The Summer Palace is a complex composed of a man-made lake (220 hectares), a landscaped garden, a series of pavilions, a series of walkway bridges, pagodas, artificial islands, marble boats, and a temple.
It was built during the Qing dynasty with the intention of creating an official Summer residence of the emperor. As Jayson explained, the palace used to be the emperor’s escape space from the heavy load of empire-related works. In many instances, the emperor would dock from the Forbidden City then traversed the canal going finally to Kunming Lake. The Emperor’s official resting place was positioned at the Longevity Hill, another artificial hill where a Buddhist temple is emplaced on top of it. Below the temple was a series of apartments which housed the emperor and the empress during their summer visits.
Late fall and winter seasons are not the best seasons to see the palace. But seeing it in winter did not disappoint. It was still as marvelous as it is viewed in springtime and summer save some restrictions on mobility. The cold winter wind was bothersome.

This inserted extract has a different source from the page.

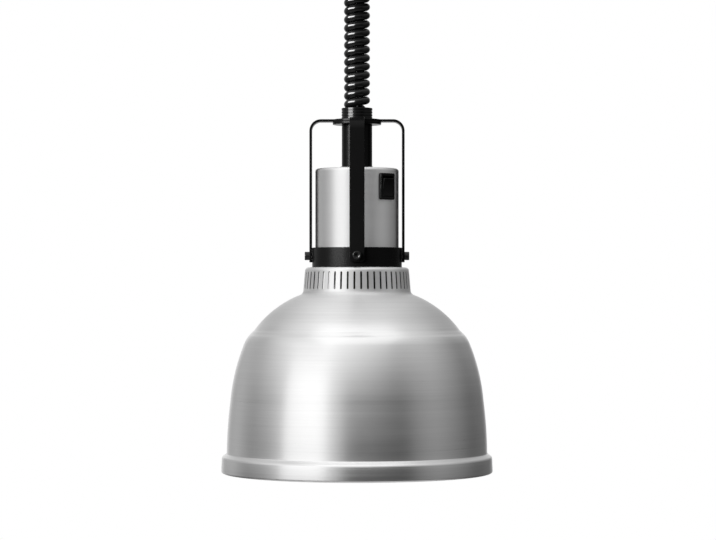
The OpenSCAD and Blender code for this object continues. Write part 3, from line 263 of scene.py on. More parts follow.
sleeve = {"green": (0.02, 0.22, 0.05, 1), "yellow": (0.72, 0.62, 0.04, 1), "roughness": 0.42, "scale": 260.0,
          "edge": (0.5, 0.54)}


def earthSleeve():  # green with yellow patches
    made = Finish("earthSleeve", {"Specular IOR Level": 0.4, "Roughness": sleeve["roughness"]})
    patch = made.step(made.noise(made.place(), sleeve["scale"], 0.0), *sleeve["edge"])
    made.vary(colour=made.mix(patch, sleeve["green"], sleeve["yellow"]))
    return made


glass = {"ior": 1.45, "frost": (0.10, 0.16), "frostDepth": 0.05, "grain": 420.0,
         "face": ((0.90, 0.02), (0.97, 0.01)), "mirror": (0.74, 0.82), "mirrorRoughness": 0.16,
         "coneFoot": 63, "softEdge": 0.001}  # the mirror's edge is soft over a millimetre each way


def reflectorGlass():  # frosted face, and a mirror coat on the cone behind it
    made = Finish("reflectorGlass", {"Transmission Weight": 1.0, "IOR": glass["ior"]})
    z = made.split(made.place())[2]
    fine = made.noise(made.place(), glass["grain"], 3.0)
    faceTop = (glass["coneFoot"] - drop) / 1000
    smooth, frost = glass["frost"]
    dull, clear = (grey(*tone) for tone in glass["face"])
    made.vary(colour=made.mix(fine, dull, clear), roughness=smooth + frost * fine)
    made.bump(fine, glass["frostDepth"])
    low, high = glass["mirror"]
    silver = made.mix(fine, grey(low), grey(high))
    mirror = made.node("ShaderNodeBsdfPrincipled", {}, {"Metallic": 1.0, "Base Color": silver,
                                                        "Roughness": glass["mirrorRoughness"]})
    coat = made.step(z, faceTop - glass["softEdge"], faceTop + glass["softEdge"])
    blend = made.node("ShaderNodeMixShader", {}, {0: coat, 1: Wire(made, made.shader.outputs[0]), 2: mirror})
    made.join(blend, made.tree.nodes["Material Output"].inputs["Surface"])
    return made


stem = {"ior": 1.5, "clear": 0.9, "grain": 300.0, "greys": (0.85, 0.95), "frost": (0.08, 0.1)}


def stemGlass():
    made = Finish("stemGlass", {"Transmission Weight": stem["clear"], "IOR": stem["ior"]})
    fine = made.noise(made.place(), stem["grain"], 3.0)
    dark, light = stem["greys"]
    smooth, frost = stem["frost"]
    made.vary(colour=made.mix(fine, grey(dark), grey(light)), roughness=smooth + frost * fine)
    return made


finishes = {
    "spun_aluminium": spunAluminium(),
    "black_coat": coated("blackCoat", level=0.002, roughness=0.27, grain=900.0, depth=0.035, shine=0.075),
    "gloss_black": coated("glossBlack", level=0.002, roughness=0.15, grain=260.0, depth=0.012, shine=0.2),
    "black_screw": coated("blackScrew", level=0.03, roughness=0.26, grain=1200.0, depth=0.02, metallic=0.9),
    "zinc_steel": bareMetal("zincSteel", grey(0.50, -0.01), grey(0.66, -0.02), 0.34, 420.0),
    "bright_steel": bareMetal("brightSteel", grey(0.58), grey(0.72), 0.24, 700.0),
    "contact_brass": bareMetal("contactBrass", (0.62, 0.43, 0.17, 1), (0.80, 0.60, 0.28, 1), 0.26, 500.0),
    "black_plastic": coated("blackPlastic", level=0.003, roughness=0.24, grain=1100.0, depth=0.02,
                            shine=0.12),
    "white_plastic": moulded("whitePlastic", grey(0.78), 0.35),
    "ivory_plastic": moulded("ivoryPlastic", (0.74, 0.68, 0.52, 1), 0.38),
    "porcelain": moulded("porcelain", (0.045, 0.04, 0.037, 1), 0.12, 60.0, 0.05),  # painted shade: the holder is coloured near black to stand for the shade inside the neck
    "black_cord": coated("blackCord", level=0.002, roughness=0.13, grain=500.0, depth=0.012, shine=0.3),
    "black_rubber": coated("blackRubber", level=0.012, roughness=0.60, grain=1400.0, depth=0.05),
    "brown_sleeve": moulded("brownSleeve", (0.13, 0.045, 0.02, 1), 0.42),
    "blue_sleeve": moulded("blueSleeve", (0.02, 0.10, 0.45, 1), 0.42),
    "green_sleeve": earthSleeve(),
    "bulb_glass": reflectorGlass(),
    "stem_glass": stemGlass(),
    "tungsten": bareMetal("tungsten", grey(0.16), grey(0.24), 0.5, 900.0),
}
blackNames = {finishes[slot].material.name for slot in finishes if slot.startswith(("black", "gloss"))}
slots = {row["node"]: row["material_slot"] for row in frame["record"]["subparts"]}
for name, piece in frame["nodes"].items():
    piece.data.materials.clear()
    piece.data.materials.append(finishes[slots[name]].material)
print("finishes made:", len(finishes))


# Shapes
def unit(vector):
    return np.asarray(vector, float) / np.linalg.norm(vector)


def leftOf(vector):
    return np.array([-vector[1], vector[0]])


def swung(a, b, steps):  # unit vectors on the short way round from a to b
    whole = acos(max(-1.0, min(1.0, float(a @ b))))
    shares = (i / steps for i in range(steps + 1))
    return [(a * sin((1 - share) * whole) + b * sin(share * whole)) / sin(whole) for share in shares]


def arc(a, b, radius, steps):  # from a to b, bulging to the left of the way
    a, b = np.asarray(a, float), np.asarray(b, float)
    chord = np.linalg.norm(b - a)
    radius = max(radius, 0.51 * chord)  # no more than about a half circle
    centre = (a + b) / 2 - leftOf(unit(b - a)) * sqrt(radius ** 2 - chord ** 2 / 4)
    return [centre + radius * way for way in swung((a - centre) / radius, (b - centre) / radius, steps)]


def rounding(a, b, c, radius, steps):  # corner b made round on the way from a to c
    a, b, c = (np.asarray(p, float) for p in (a, b, c))
    u, v = unit(a - b), unit(c - b)
    half = acos(max(-1.0, min(1.0, float(u @ v)))) / 2
    centre = b + unit(u + v) * radius / sin(half)
    start, end = b + u * radius / tan(half), b + v * radius / tan(half)
    return [centre + radius * way for way in swung((start - centre) / radius, (end - centre) / radius, steps)]


easing = {"mostCut": 0.4, "guard": 0.5, "mostGuard": 0.08, "step": 18}  # shares of a side or of the radius


def outline(*corners):  # closed line of (x, y, radius) corners; a point beside each arc keeps the flats flat
    line = []
    for i, (x, y, radius) in enumerate(corners):
        b = np.array([x, y], float)
        if radius <= 0:
            line.append(b)
            continue
        a, c = (np.array(corners[j % len(corners)][:2], float) for j in (i - 1, i + 1))
        u, v = unit(a - b), unit(c - b)
        turn = pi - acos(max(-1.0, min(1.0, float(u @ v))))
        side = min(np.linalg.norm(a - b), np.linalg.norm(c - b))
        cut = min(radius * tan(turn / 2), easing["mostCut"] * side)
        guard = min(easing["guard"] * radius, easing["mostGuard"] * side)
        steps = max(3, ceil(turn / radians(easing["step"])))
        rounded = rounding(a, b, c, cut / tan(turn / 2), steps)
        line += [b + u * (cut + guard)] + rounded + [b + v * (cut + guard)]
    return line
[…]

The spectacle of the man-made lake is somehow lost because it is frozen. I learned from Jayson that in high winter (sometime in late January to the entire month of February), tourists and visitors are allowed to walk in the icy water – to skate on ice.
The cold really bothered me (channeling Elsa within!). It bothered us! The temperature was also dropping by the minute. One and a half hour of free time inside the complex plus the very, very chilly weather were really, really limiting. My friends and I were able to explore the Kunming Lake, the Arch Bridge, and the artificial hill after the arch briedge. The rest – we simply see them from afar: the Longevity Hill, the Opera House, the Buddhist Tower, the Pavilion of Precious Clouds, the corridors, etc.
I think not seeing the complex in its magnificent beauty is a sign that there’s a need for me to go back to Beijing (the third time around).